Aim:
Wherever the string "context" appears in a line, extract that line.

Information shown:
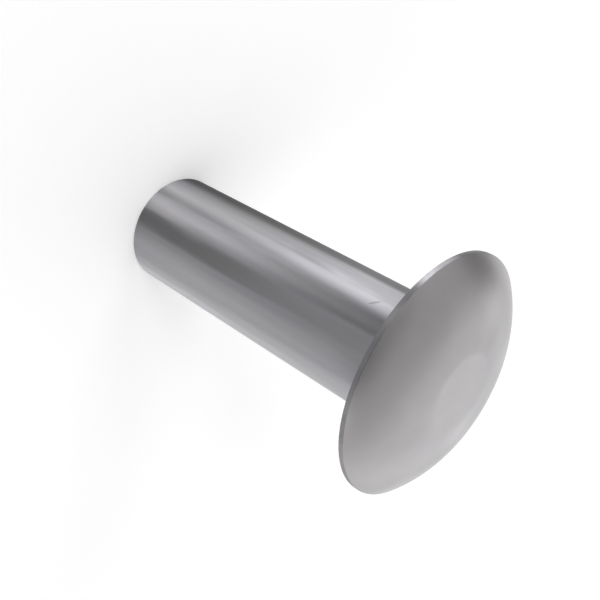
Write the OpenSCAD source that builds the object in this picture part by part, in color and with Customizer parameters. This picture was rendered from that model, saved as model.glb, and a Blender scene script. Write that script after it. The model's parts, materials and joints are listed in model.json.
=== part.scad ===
// Mushroom-head solid rivet: a plain round shank under a wide, low domed head, all one piece of metal.
// The axis is Z, with the head up. The origin is on the axis, level with the flat underside of the head,
// which is the face that seats on the riveted sheet. Sizes are in millimetres.

/* [Shank] */
// Diameter of the shank
shank_d = 4; // [3:0.1:6]
// Length of the shank, from the underside of the head to the tail end
shank_len = 12; // [6:0.5:30]
// Radius of the broken edge round the tail end
tail_edge_r = 0.05; // [0.02:0.01:0.3]
// Radius of the fillet that joins the shank to the underside of the head
neck_r = 0.2; // [0.05:0.05:0.4]

/* [Head] */
// Diameter of the head
head_d = 7.95; // [7:0.05:12]
// Height of the head, from its underside to the flat on its crown
head_h = 1.16; // [0.8:0.02:1.8]
// Height of the straight rim that runs round the head
rim_h = 0.16; // [0.12:0.02:0.5]
// Radius of the broken edges above and below the rim
rim_edge_r = 0.03; // [0.01:0.01:0.05]
// Diameter of the small flat in the middle of the crown
crown_d = 2.56; // [1:0.02:3.4]

/* [Hidden] */
// Facets of the quick preview: the true surfaces are round
$fn = 180;

shank_r = shank_d / 2;
head_r = head_d / 2;
crown_r = crown_d / 2;

// The dome is an arc that leaves the crown's flat level with it and comes down to the top of the rim.
// It sweeps out by dome_reach while it falls by dome_drop, and those two fix its radius.
dome_reach = head_r - crown_r;
dome_drop = head_h - rim_h;
dome_r = (pow(dome_reach, 2) + pow(dome_drop, 2)) / (2 * dome_drop);
dome_z = head_h - dome_r;

// The broken edge above the rim is an arc that touches both the dome and the rim.
brow_x = head_r - rim_edge_r;
brow_z = dome_z + sqrt(pow(dome_r - rim_edge_r, 2) - pow(brow_x - crown_r, 2));
brow_angle = atan2(brow_z - dome_z, brow_x - crown_r);

// Half of the lengthwise section through the shank, which is square to the axis at the tail.
module shank_section() {
  translate([0, -shank_len])
    square([shank_r, shank_len + rim_h]);
}

// Half of the section through the head before its edges are broken.
module head_section() {
  square([crown_r, head_h]);
  intersection() {
    translate([crown_r, dome_z])
      circle(dome_r);
    translate([crown_r, 0])
      square([dome_reach, head_h]);
  }
}

// What a broken edge of radius r takes off a square corner, which is at the origin
// with the metal to its left and above it.
module corner_waste(r) {
  difference() {
    translate([-r, -r])
      square(2 * r);
    translate([-r, r])
      circle(r);
  }
}

// What the broken edge above the rim takes off the corner where the dome meets the rim.
module brow_waste() {
  reach = 3 * rim_edge_r;
  translate([brow_x, brow_z])
    difference() {
      polygon([
        [0, 0],
        [reach, 0],
        [reach, reach],
        reach * [cos(brow_angle), sin(brow_angle)],
      ]);
      circle(rim_edge_r);
    }
}

// What the fillet adds in the corner between the shank and the underside of the head.
module neck_section() {
  difference() {
    translate([shank_r, -neck_r])
      square(neck_r);
    translate([shank_r + neck_r, -neck_r])
      circle(neck_r);
  }
}

module rivet() {
  color("#a3a3a6")
    rotate_extrude()
      difference() {
        union() {
          shank_section();
          head_section();
          neck_section();
        }
        translate([shank_r, -shank_len])
          corner_waste(tail_edge_r);
        translate([head_r, 0])
          corner_waste(rim_edge_r);
        brow_waste();
      }
}

rivet();
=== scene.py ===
"""The looks of a mushroom-head solid rivet that stands on its tail end, in satin steel."""

import json
import math

import bpy
from mathutils import Matrix, Quaternion, Vector


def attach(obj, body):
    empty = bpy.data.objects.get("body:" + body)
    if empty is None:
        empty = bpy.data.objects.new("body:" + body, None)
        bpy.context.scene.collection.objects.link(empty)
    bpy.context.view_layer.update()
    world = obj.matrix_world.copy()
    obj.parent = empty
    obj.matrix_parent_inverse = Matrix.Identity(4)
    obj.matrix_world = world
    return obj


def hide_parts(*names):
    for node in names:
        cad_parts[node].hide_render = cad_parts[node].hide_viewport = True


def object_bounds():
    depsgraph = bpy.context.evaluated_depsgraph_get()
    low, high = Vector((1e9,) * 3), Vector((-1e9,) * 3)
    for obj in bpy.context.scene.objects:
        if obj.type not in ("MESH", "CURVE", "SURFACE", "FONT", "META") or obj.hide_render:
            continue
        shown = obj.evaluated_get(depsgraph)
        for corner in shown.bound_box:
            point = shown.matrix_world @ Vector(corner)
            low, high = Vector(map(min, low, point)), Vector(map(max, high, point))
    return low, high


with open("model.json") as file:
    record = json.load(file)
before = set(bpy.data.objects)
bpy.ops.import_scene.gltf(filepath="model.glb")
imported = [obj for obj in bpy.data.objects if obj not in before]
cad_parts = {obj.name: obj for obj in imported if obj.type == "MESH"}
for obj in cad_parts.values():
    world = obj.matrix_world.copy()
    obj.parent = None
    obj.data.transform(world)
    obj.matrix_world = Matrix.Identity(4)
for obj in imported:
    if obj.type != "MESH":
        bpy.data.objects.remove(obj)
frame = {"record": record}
cad_low, cad_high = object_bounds()

MM = 0.001

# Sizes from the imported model
HEAD_R = cad_high.x
HEAD_TOP = cad_high.z
TAIL_Z = cad_low.z
SHANK_MOUNT = next(mount for mount in frame["record"]["mounts"] if mount["name"] == "shank")
SHANK_R = SHANK_MOUNT["dims"]["r_mm"] * MM

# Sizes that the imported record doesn't give, which repeat those of the part
RIM_H = 0.16 * MM
RIM_EDGE_R = 0.03 * MM
CROWN_R = 1.28 * MM
NECK_R = 0.2 * MM
TAIL_EDGE_R = 0.05 * MM

# How finely the turned surface is cut
TURN_STEPS = 192
DOME_STEPS = 40
EDGE_STEPS = 6
SHANK_STEPS = 24
FLAT_STEPS = 4

# The finishes, numbered in the order of the visible piece's materials
HEAD, SHANK, CUT_END, RIM = range(4)


def arc(centre, radius, start, end, steps):
    """Points and outward normals of an arc in the lengthwise section, from angle start to angle end."""
    out = []
    for step in range(steps + 1):
        angle = start + (end - start) * step / steps
        normal = (math.cos(angle), math.sin(angle))
        point = (centre[0] + radius * normal[0], centre[1] + radius * normal[1])
        out.append((point, normal))
    return out


def line(start, end, normal, steps):
    """Points and outward normals of a straight stretch of the section."""
    out = []
    for step in range(steps + 1):
        share = step / steps
        point = (start[0] + (end[0] - start[0]) * share, start[1] + (end[1] - start[1]) * share)
        out.append((point, normal))
    return out


def hollow(points):
    """An arc whose metal lies outside it, such as a fillet: its normals point to its centre."""
    return [(point, (-normal[0], -normal[1])) for point, normal in points]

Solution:
        bpy.context.scene.collection.objects.link(empty)
    bpy.context.view_layer.update()
    depsgraph = bpy.context.evaluated_depsgraph_get()
    for obj in bpy.context.scene.objects:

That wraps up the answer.